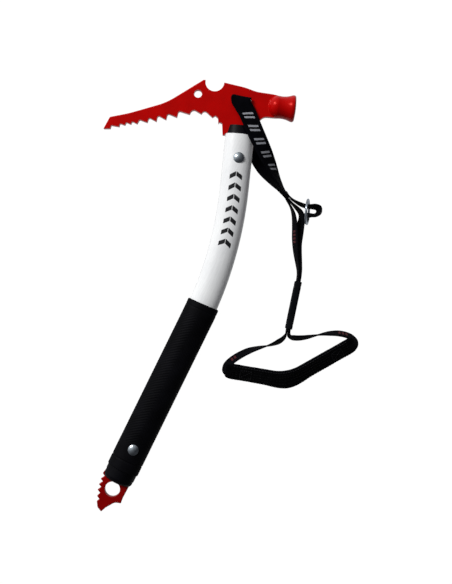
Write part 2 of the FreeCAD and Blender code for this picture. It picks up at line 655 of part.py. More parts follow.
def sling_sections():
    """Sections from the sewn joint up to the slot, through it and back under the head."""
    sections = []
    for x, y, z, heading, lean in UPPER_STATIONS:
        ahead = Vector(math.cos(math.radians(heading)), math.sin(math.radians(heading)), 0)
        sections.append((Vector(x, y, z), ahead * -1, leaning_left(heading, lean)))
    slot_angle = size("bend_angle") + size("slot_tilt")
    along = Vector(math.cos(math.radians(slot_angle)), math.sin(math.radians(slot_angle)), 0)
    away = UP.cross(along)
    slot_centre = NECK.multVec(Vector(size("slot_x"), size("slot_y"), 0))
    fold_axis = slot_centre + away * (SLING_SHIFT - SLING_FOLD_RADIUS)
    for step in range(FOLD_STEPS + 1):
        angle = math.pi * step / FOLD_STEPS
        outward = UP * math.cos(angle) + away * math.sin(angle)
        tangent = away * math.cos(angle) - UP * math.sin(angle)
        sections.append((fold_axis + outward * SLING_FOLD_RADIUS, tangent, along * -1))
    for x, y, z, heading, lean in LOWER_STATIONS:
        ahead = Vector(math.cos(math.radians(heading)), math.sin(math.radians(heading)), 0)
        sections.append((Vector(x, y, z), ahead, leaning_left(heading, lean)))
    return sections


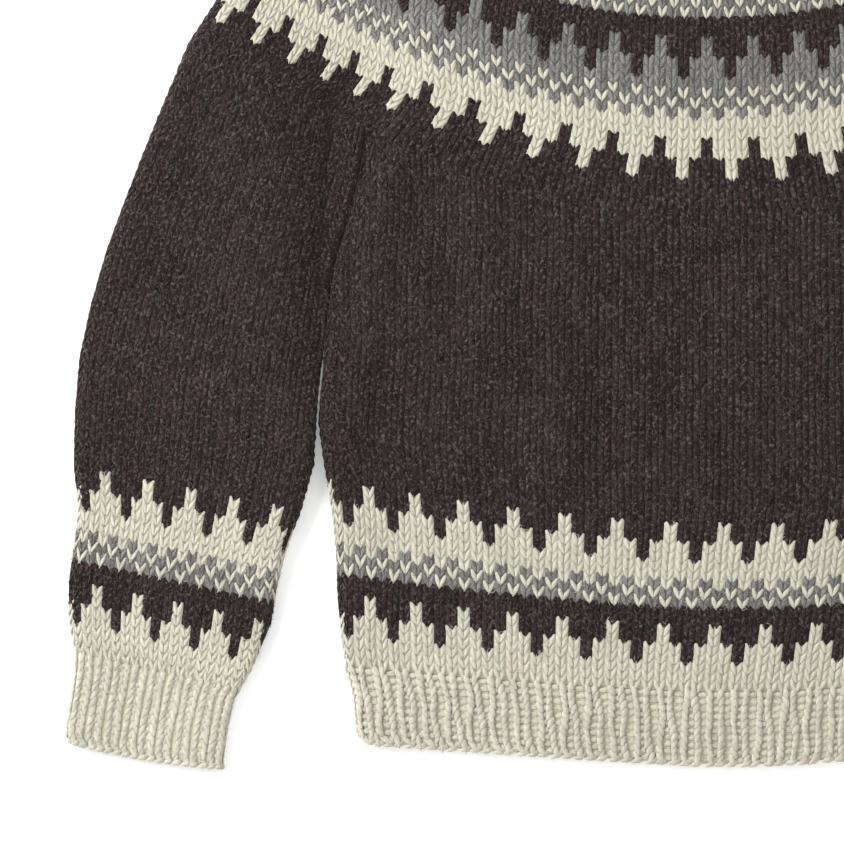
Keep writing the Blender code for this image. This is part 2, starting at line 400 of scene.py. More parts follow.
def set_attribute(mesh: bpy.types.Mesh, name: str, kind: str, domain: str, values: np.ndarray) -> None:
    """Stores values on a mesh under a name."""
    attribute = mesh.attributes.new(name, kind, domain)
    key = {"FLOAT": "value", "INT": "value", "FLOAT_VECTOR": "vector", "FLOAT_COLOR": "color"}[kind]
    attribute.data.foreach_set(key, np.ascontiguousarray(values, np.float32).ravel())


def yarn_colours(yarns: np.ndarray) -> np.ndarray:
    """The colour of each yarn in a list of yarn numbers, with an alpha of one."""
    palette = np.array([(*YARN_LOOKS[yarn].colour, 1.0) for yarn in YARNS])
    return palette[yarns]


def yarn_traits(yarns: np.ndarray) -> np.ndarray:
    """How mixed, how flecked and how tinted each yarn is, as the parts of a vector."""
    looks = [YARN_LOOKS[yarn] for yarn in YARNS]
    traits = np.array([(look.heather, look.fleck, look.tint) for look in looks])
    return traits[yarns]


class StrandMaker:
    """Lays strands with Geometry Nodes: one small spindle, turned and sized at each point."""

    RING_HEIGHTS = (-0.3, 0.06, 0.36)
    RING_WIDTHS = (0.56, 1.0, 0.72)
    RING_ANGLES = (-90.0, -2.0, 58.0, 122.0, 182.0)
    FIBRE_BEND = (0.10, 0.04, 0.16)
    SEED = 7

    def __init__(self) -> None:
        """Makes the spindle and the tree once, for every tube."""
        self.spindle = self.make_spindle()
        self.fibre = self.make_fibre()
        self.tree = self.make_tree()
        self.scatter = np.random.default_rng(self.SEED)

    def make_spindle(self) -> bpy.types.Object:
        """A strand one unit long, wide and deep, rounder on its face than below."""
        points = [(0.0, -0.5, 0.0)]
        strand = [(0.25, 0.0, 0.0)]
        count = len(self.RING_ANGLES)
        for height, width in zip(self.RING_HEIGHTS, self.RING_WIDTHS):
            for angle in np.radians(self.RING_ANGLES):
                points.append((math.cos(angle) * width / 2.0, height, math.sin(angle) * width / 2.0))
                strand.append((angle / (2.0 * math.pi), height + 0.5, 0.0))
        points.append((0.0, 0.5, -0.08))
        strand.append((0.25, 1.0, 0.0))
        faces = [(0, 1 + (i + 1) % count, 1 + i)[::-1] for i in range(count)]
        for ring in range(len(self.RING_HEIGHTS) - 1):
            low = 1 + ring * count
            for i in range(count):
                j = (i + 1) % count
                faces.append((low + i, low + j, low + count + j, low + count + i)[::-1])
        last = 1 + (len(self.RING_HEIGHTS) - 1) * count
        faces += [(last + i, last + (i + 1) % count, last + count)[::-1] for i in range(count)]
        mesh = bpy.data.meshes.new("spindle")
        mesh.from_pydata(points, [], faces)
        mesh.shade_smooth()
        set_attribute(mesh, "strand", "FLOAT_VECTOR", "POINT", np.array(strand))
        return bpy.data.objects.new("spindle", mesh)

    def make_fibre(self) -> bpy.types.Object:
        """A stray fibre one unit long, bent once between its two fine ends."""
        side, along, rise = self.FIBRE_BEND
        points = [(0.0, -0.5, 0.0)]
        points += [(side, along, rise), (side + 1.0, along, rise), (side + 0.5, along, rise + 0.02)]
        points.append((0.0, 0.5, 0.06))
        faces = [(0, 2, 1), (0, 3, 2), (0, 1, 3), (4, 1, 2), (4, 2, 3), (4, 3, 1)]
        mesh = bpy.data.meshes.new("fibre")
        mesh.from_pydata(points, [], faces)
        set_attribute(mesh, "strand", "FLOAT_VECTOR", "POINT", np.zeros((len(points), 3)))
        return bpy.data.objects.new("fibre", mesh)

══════

> _Written request_: Reproduce each entry word for word.

> _Response below_:
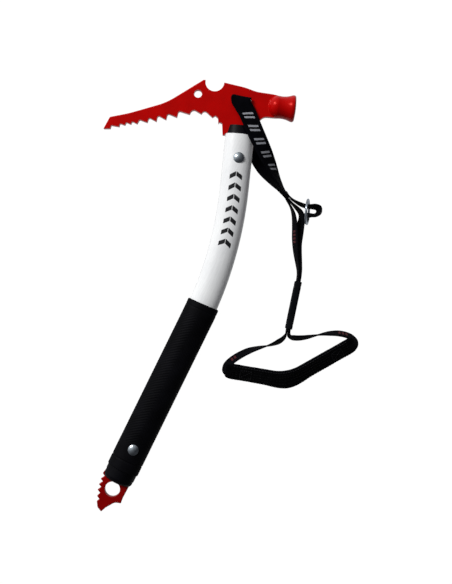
Write part 2 of the FreeCAD and Blender code for this picture. It picks up at line 655 of part.py. More parts follow.
def sling_sections():
    """Sections from the sewn joint up to the slot, through it and back under the head."""
    sections = []
    for x, y, z, heading, lean in UPPER_STATIONS:
        ahead = Vector(math.cos(math.radians(heading)), math.sin(math.radians(heading)), 0)
        sections.append((Vector(x, y, z), ahead * -1, leaning_left(heading, lean)))
    slot_angle = size("bend_angle") + size("slot_tilt")
    along = Vector(math.cos(math.radians(slot_angle)), math.sin(math.radians(slot_angle)), 0)
    away = UP.cross(along)
    slot_centre = NECK.multVec(Vector(size("slot_x"), size("slot_y"), 0))
    fold_axis = slot_centre + away * (SLING_SHIFT - SLING_FOLD_RADIUS)
    for step in range(FOLD_STEPS + 1):
        angle = math.pi * step / FOLD_STEPS
        outward = UP * math.cos(angle) + away * math.sin(angle)
        tangent = away * math.cos(angle) - UP * math.sin(angle)
        sections.append((fold_axis + outward * SLING_FOLD_RADIUS, tangent, along * -1))
    for x, y, z, heading, lean in LOWER_STATIONS:
        ahead = Vector(math.cos(math.radians(heading)), math.sin(math.radians(heading)), 0)
        sections.append((Vector(x, y, z), ahead, leaning_left(heading, lean)))
    return sections


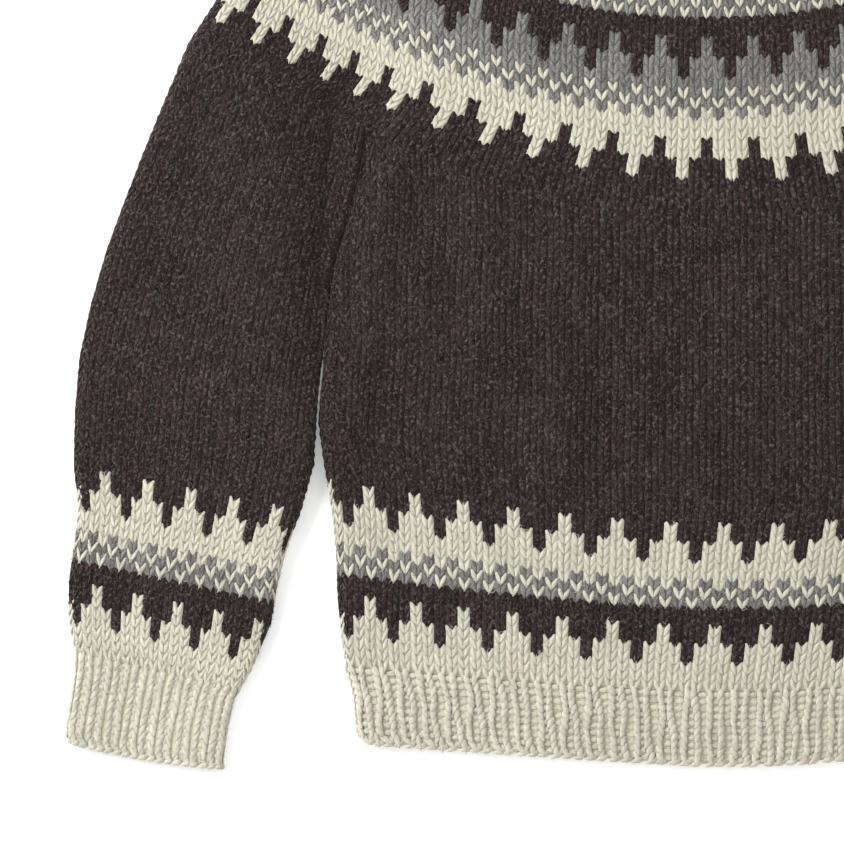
Keep writing the Blender code for this image. This is part 2, starting at line 400 of scene.py. More parts follow.
def set_attribute(mesh: bpy.types.Mesh, name: str, kind: str, domain: str, values: np.ndarray) -> None:
    """Stores values on a mesh under a name."""
    attribute = mesh.attributes.new(name, kind, domain)
    key = {"FLOAT": "value", "INT": "value", "FLOAT_VECTOR": "vector", "FLOAT_COLOR": "color"}[kind]
    attribute.data.foreach_set(key, np.ascontiguousarray(values, np.float32).ravel())


def yarn_colours(yarns: np.ndarray) -> np.ndarray:
    """The colour of each yarn in a list of yarn numbers, with an alpha of one."""
    palette = np.array([(*YARN_LOOKS[yarn].colour, 1.0) for yarn in YARNS])
    return palette[yarns]


def yarn_traits(yarns: np.ndarray) -> np.ndarray:
    """How mixed, how flecked and how tinted each yarn is, as the parts of a vector."""
    looks = [YARN_LOOKS[yarn] for yarn in YARNS]
    traits = np.array([(look.heather, look.fleck, look.tint) for look in looks])
    return traits[yarns]


class StrandMaker:
    """Lays strands with Geometry Nodes: one small spindle, turned and sized at each point."""

    RING_HEIGHTS = (-0.3, 0.06, 0.36)
    RING_WIDTHS = (0.56, 1.0, 0.72)
    RING_ANGLES = (-90.0, -2.0, 58.0, 122.0, 182.0)
    FIBRE_BEND = (0.10, 0.04, 0.16)
    SEED = 7

    def __init__(self) -> None:
        """Makes the spindle and the tree once, for every tube."""
        self.spindle = self.make_spindle()
        self.fibre = self.make_fibre()
        self.tree = self.make_tree()
        self.scatter = np.random.default_rng(self.SEED)

    def make_spindle(self) -> bpy.types.Object:
        """A strand one unit long, wide and deep, rounder on its face than below."""
        points = [(0.0, -0.5, 0.0)]
        strand = [(0.25, 0.0, 0.0)]
        count = len(self.RING_ANGLES)
        for height, width in zip(self.RING_HEIGHTS, self.RING_WIDTHS):
            for angle in np.radians(self.RING_ANGLES):
                points.append((math.cos(angle) * width / 2.0, height, math.sin(angle) * width / 2.0))
                strand.append((angle / (2.0 * math.pi), height + 0.5, 0.0))
        points.append((0.0, 0.5, -0.08))
        strand.append((0.25, 1.0, 0.0))
        faces = [(0, 1 + (i + 1) % count, 1 + i)[::-1] for i in range(count)]
        for ring in range(len(self.RING_HEIGHTS) - 1):
            low = 1 + ring * count
            for i in range(count):
                j = (i + 1) % count
                faces.append((low + i, low + j, low + count + j, low + count + i)[::-1])
        last = 1 + (len(self.RING_HEIGHTS) - 1) * count
        faces += [(last + i, last + (i + 1) % count, last + count)[::-1] for i in range(count)]
        mesh = bpy.data.meshes.new("spindle")
        mesh.from_pydata(points, [], faces)
        mesh.shade_smooth()
        set_attribute(mesh, "strand", "FLOAT_VECTOR", "POINT", np.array(strand))
        return bpy.data.objects.new("spindle", mesh)

    def make_fibre(self) -> bpy.types.Object:
        """A stray fibre one unit long, bent once between its two fine ends."""
        side, along, rise = self.FIBRE_BEND
        points = [(0.0, -0.5, 0.0)]
        points += [(side, along, rise), (side + 1.0, along, rise), (side + 0.5, along, rise + 0.02)]
        points.append((0.0, 0.5, 0.06))
        faces = [(0, 2, 1), (0, 3, 2), (0, 1, 3), (4, 1, 2), (4, 2, 3), (4, 3, 1)]
        mesh = bpy.data.meshes.new("fibre")
        mesh.from_pydata(points, [], faces)
        set_attribute(mesh, "strand", "FLOAT_VECTOR", "POINT", np.zeros((len(points), 3)))
        return bpy.data.objects.new("fibre", mesh)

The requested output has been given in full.